| Written request |
Output the full listing word for word.

| Data to use |

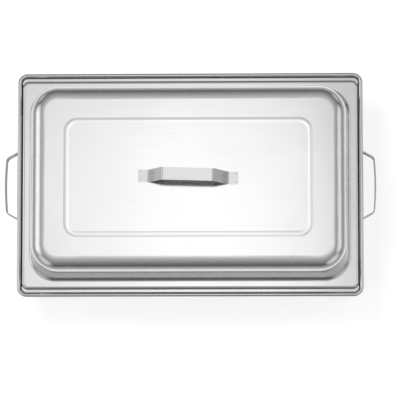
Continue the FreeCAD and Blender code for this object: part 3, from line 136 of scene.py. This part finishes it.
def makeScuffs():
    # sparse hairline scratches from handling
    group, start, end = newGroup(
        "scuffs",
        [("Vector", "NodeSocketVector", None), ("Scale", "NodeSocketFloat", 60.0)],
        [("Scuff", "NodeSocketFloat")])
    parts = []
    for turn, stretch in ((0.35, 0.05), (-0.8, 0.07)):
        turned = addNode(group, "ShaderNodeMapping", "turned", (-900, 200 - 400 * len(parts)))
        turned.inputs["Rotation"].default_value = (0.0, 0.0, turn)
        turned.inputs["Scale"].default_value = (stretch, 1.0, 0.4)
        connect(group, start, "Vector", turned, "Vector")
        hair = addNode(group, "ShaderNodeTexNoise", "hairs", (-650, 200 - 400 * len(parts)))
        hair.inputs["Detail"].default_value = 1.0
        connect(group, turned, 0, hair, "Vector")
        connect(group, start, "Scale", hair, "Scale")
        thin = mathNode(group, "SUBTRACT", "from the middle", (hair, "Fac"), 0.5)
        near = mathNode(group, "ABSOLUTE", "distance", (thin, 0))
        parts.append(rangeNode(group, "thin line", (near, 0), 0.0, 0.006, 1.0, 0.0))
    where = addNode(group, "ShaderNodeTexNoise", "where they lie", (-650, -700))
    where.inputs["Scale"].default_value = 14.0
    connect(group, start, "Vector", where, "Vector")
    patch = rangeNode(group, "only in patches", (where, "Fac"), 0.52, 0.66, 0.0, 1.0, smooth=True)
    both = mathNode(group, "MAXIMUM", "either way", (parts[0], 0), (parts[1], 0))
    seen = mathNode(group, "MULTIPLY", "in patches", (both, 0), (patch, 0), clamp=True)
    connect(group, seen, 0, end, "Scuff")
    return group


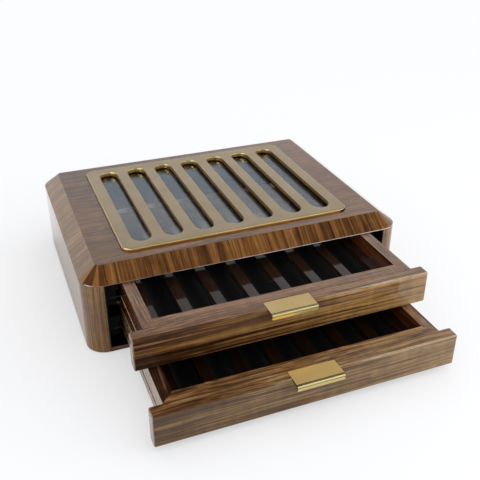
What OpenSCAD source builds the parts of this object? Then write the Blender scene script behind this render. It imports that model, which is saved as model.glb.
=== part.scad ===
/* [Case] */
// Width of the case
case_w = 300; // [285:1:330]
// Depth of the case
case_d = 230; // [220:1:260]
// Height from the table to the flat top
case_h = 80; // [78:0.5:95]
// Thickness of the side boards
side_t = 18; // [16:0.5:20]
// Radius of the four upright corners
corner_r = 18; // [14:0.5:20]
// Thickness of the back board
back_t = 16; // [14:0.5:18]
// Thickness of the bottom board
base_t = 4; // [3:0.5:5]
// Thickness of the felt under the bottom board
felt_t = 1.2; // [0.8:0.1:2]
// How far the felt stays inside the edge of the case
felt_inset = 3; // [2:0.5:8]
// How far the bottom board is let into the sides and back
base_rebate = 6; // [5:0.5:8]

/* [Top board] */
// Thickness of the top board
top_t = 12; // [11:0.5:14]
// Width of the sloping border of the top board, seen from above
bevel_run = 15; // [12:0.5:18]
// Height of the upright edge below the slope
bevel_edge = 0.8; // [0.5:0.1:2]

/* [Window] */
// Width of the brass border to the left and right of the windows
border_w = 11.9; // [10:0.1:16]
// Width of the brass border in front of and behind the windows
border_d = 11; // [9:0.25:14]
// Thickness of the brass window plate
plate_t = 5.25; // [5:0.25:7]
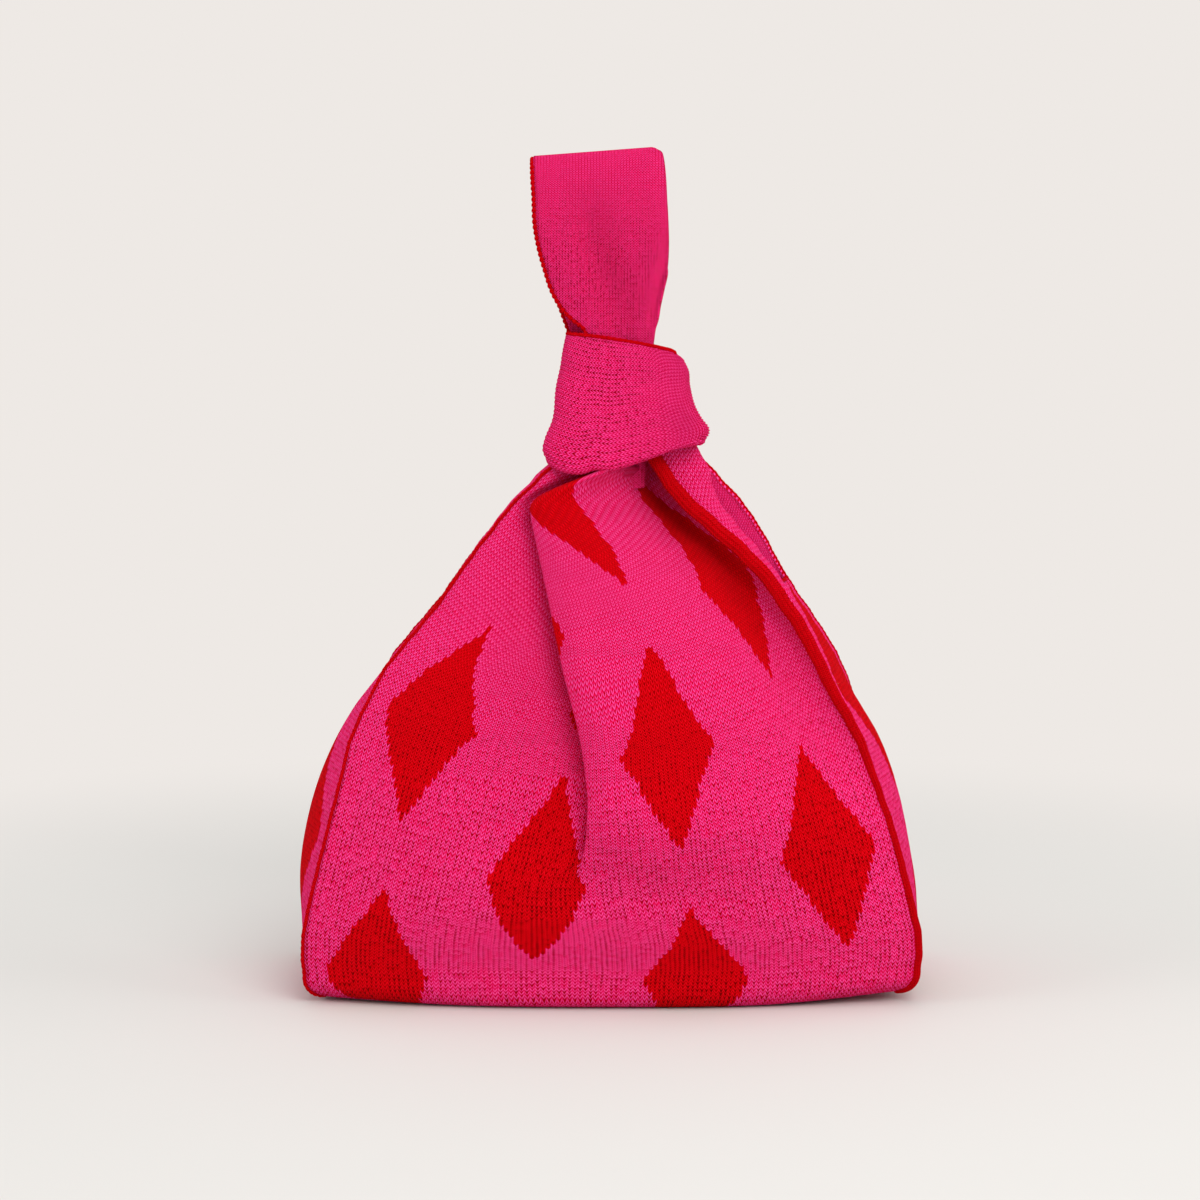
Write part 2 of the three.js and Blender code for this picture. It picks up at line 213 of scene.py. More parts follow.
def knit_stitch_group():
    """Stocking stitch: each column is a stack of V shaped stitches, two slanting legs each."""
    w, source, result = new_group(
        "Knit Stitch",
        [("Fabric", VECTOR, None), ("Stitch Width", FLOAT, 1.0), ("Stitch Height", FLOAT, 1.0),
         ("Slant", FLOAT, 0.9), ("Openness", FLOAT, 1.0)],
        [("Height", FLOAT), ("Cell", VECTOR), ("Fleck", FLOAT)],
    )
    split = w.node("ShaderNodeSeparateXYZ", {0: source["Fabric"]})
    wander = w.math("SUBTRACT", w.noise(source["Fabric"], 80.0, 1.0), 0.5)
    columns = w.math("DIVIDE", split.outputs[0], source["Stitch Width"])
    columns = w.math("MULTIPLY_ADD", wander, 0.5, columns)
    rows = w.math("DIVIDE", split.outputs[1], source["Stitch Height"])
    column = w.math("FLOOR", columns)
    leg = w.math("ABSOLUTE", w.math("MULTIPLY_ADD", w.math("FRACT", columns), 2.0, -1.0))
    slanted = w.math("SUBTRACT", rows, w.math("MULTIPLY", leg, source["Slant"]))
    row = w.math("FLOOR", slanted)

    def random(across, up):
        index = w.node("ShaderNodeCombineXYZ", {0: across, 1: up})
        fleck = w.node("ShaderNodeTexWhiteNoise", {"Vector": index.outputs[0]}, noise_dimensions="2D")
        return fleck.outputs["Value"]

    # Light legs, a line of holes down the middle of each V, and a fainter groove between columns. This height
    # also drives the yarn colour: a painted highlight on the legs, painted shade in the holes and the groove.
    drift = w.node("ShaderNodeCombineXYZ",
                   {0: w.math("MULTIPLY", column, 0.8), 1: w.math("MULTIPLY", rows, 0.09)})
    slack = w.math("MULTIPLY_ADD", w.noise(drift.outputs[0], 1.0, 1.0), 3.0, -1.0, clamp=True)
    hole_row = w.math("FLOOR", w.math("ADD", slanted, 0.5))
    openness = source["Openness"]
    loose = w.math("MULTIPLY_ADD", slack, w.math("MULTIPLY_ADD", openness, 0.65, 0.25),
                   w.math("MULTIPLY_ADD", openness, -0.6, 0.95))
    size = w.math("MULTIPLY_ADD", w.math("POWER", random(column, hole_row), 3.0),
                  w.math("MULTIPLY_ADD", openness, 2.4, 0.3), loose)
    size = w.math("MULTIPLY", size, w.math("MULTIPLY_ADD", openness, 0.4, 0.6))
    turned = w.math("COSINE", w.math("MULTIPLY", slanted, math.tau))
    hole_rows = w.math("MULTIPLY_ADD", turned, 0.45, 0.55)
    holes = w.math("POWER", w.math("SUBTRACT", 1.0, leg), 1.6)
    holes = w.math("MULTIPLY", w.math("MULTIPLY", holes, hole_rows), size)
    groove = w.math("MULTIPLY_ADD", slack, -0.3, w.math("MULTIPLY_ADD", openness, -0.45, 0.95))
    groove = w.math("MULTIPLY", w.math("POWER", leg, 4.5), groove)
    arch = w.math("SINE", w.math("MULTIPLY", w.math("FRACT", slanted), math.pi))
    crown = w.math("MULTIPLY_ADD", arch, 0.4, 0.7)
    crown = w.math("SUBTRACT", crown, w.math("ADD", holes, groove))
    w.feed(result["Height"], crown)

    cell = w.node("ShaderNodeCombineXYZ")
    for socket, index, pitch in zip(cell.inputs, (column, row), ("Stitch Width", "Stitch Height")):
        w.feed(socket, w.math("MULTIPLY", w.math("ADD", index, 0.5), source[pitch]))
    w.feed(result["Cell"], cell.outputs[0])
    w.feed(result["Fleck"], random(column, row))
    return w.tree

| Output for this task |
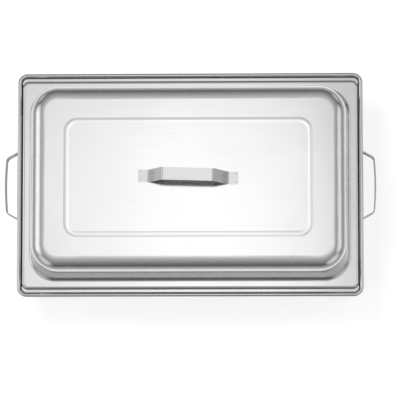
Continue the FreeCAD and Blender code for this object: part 3, from line 136 of scene.py. This part finishes it.
def makeScuffs():
    # sparse hairline scratches from handling
    group, start, end = newGroup(
        "scuffs",
        [("Vector", "NodeSocketVector", None), ("Scale", "NodeSocketFloat", 60.0)],
        [("Scuff", "NodeSocketFloat")])
    parts = []
    for turn, stretch in ((0.35, 0.05), (-0.8, 0.07)):
        turned = addNode(group, "ShaderNodeMapping", "turned", (-900, 200 - 400 * len(parts)))
        turned.inputs["Rotation"].default_value = (0.0, 0.0, turn)
        turned.inputs["Scale"].default_value = (stretch, 1.0, 0.4)
        connect(group, start, "Vector", turned, "Vector")
        hair = addNode(group, "ShaderNodeTexNoise", "hairs", (-650, 200 - 400 * len(parts)))
        hair.inputs["Detail"].default_value = 1.0
        connect(group, turned, 0, hair, "Vector")
        connect(group, start, "Scale", hair, "Scale")
        thin = mathNode(group, "SUBTRACT", "from the middle", (hair, "Fac"), 0.5)
        near = mathNode(group, "ABSOLUTE", "distance", (thin, 0))
        parts.append(rangeNode(group, "thin line", (near, 0), 0.0, 0.006, 1.0, 0.0))
    where = addNode(group, "ShaderNodeTexNoise", "where they lie", (-650, -700))
    where.inputs["Scale"].default_value = 14.0
    connect(group, start, "Vector", where, "Vector")
    patch = rangeNode(group, "only in patches", (where, "Fac"), 0.52, 0.66, 0.0, 1.0, smooth=True)
    both = mathNode(group, "MAXIMUM", "either way", (parts[0], 0), (parts[1], 0))
    seen = mathNode(group, "MULTIPLY", "in patches", (both, 0), (patch, 0), clamp=True)
    connect(group, seen, 0, end, "Scuff")
    return group


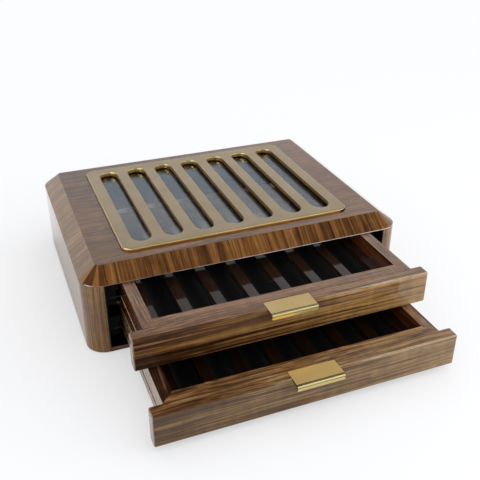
What OpenSCAD source builds the parts of this object? Then write the Blender scene script behind this render. It imports that model, which is saved as model.glb.
=== part.scad ===
/* [Case] */
// Width of the case
case_w = 300; // [285:1:330]
// Depth of the case
case_d = 230; // [220:1:260]
// Height from the table to the flat top
case_h = 80; // [78:0.5:95]
// Thickness of the side boards
side_t = 18; // [16:0.5:20]
// Radius of the four upright corners
corner_r = 18; // [14:0.5:20]
// Thickness of the back board
back_t = 16; // [14:0.5:18]
// Thickness of the bottom board
base_t = 4; // [3:0.5:5]
// Thickness of the felt under the bottom board
felt_t = 1.2; // [0.8:0.1:2]
// How far the felt stays inside the edge of the case
felt_inset = 3; // [2:0.5:8]
// How far the bottom board is let into the sides and back
base_rebate = 6; // [5:0.5:8]

/* [Top board] */
// Thickness of the top board
top_t = 12; // [11:0.5:14]
// Width of the sloping border of the top board, seen from above
bevel_run = 15; // [12:0.5:18]
// Height of the upright edge below the slope
bevel_edge = 0.8; // [0.5:0.1:2]

/* [Window] */
// Width of the brass border to the left and right of the windows
border_w = 11.9; // [10:0.1:16]
// Width of the brass border in front of and behind the windows
border_d = 11; // [9:0.25:14]
// Thickness of the brass window plate
plate_t = 5.25; // [5:0.25:7]
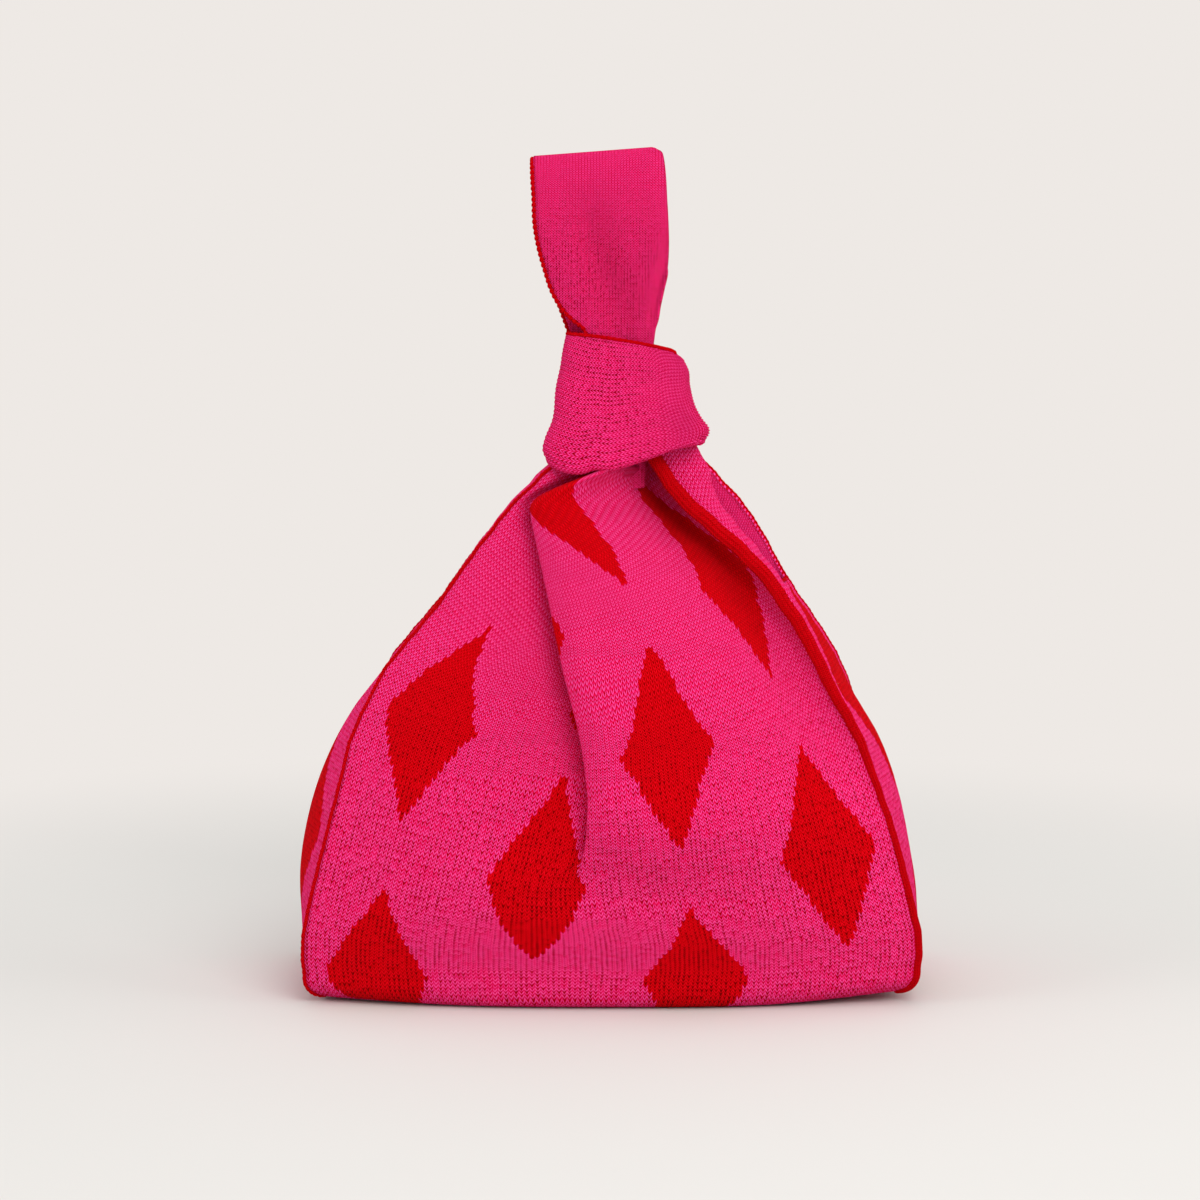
Write part 2 of the three.js and Blender code for this picture. It picks up at line 213 of scene.py. More parts follow.
def knit_stitch_group():
    """Stocking stitch: each column is a stack of V shaped stitches, two slanting legs each."""
    w, source, result = new_group(
        "Knit Stitch",
        [("Fabric", VECTOR, None), ("Stitch Width", FLOAT, 1.0), ("Stitch Height", FLOAT, 1.0),
         ("Slant", FLOAT, 0.9), ("Openness", FLOAT, 1.0)],
        [("Height", FLOAT), ("Cell", VECTOR), ("Fleck", FLOAT)],
    )
    split = w.node("ShaderNodeSeparateXYZ", {0: source["Fabric"]})
    wander = w.math("SUBTRACT", w.noise(source["Fabric"], 80.0, 1.0), 0.5)
    columns = w.math("DIVIDE", split.outputs[0], source["Stitch Width"])
    columns = w.math("MULTIPLY_ADD", wander, 0.5, columns)
    rows = w.math("DIVIDE", split.outputs[1], source["Stitch Height"])
    column = w.math("FLOOR", columns)
    leg = w.math("ABSOLUTE", w.math("MULTIPLY_ADD", w.math("FRACT", columns), 2.0, -1.0))
    slanted = w.math("SUBTRACT", rows, w.math("MULTIPLY", leg, source["Slant"]))
    row = w.math("FLOOR", slanted)

    def random(across, up):
        index = w.node("ShaderNodeCombineXYZ", {0: across, 1: up})
        fleck = w.node("ShaderNodeTexWhiteNoise", {"Vector": index.outputs[0]}, noise_dimensions="2D")
        return fleck.outputs["Value"]

    # Light legs, a line of holes down the middle of each V, and a fainter groove between columns. This height
    # also drives the yarn colour: a painted highlight on the legs, painted shade in the holes and the groove.
    drift = w.node("ShaderNodeCombineXYZ",
                   {0: w.math("MULTIPLY", column, 0.8), 1: w.math("MULTIPLY", rows, 0.09)})
    slack = w.math("MULTIPLY_ADD", w.noise(drift.outputs[0], 1.0, 1.0), 3.0, -1.0, clamp=True)
    hole_row = w.math("FLOOR", w.math("ADD", slanted, 0.5))
    openness = source["Openness"]
    loose = w.math("MULTIPLY_ADD", slack, w.math("MULTIPLY_ADD", openness, 0.65, 0.25),
                   w.math("MULTIPLY_ADD", openness, -0.6, 0.95))
    size = w.math("MULTIPLY_ADD", w.math("POWER", random(column, hole_row), 3.0),
                  w.math("MULTIPLY_ADD", openness, 2.4, 0.3), loose)
    size = w.math("MULTIPLY", size, w.math("MULTIPLY_ADD", openness, 0.4, 0.6))
    turned = w.math("COSINE", w.math("MULTIPLY", slanted, math.tau))
    hole_rows = w.math("MULTIPLY_ADD", turned, 0.45, 0.55)
    holes = w.math("POWER", w.math("SUBTRACT", 1.0, leg), 1.6)
    holes = w.math("MULTIPLY", w.math("MULTIPLY", holes, hole_rows), size)
    groove = w.math("MULTIPLY_ADD", slack, -0.3, w.math("MULTIPLY_ADD", openness, -0.45, 0.95))
    groove = w.math("MULTIPLY", w.math("POWER", leg, 4.5), groove)
    arch = w.math("SINE", w.math("MULTIPLY", w.math("FRACT", slanted), math.pi))
    crown = w.math("MULTIPLY_ADD", arch, 0.4, 0.7)
    crown = w.math("SUBTRACT", crown, w.math("ADD", holes, groove))
    w.feed(result["Height"], crown)

    cell = w.node("ShaderNodeCombineXYZ")
    for socket, index, pitch in zip(cell.inputs, (column, row), ("Stitch Width", "Stitch Height")):
        w.feed(socket, w.math("MULTIPLY", w.math("ADD", index, 0.5), source[pitch]))
    w.feed(result["Cell"], cell.outputs[0])
    w.feed(result["Fleck"], random(column, row))
    return w.tree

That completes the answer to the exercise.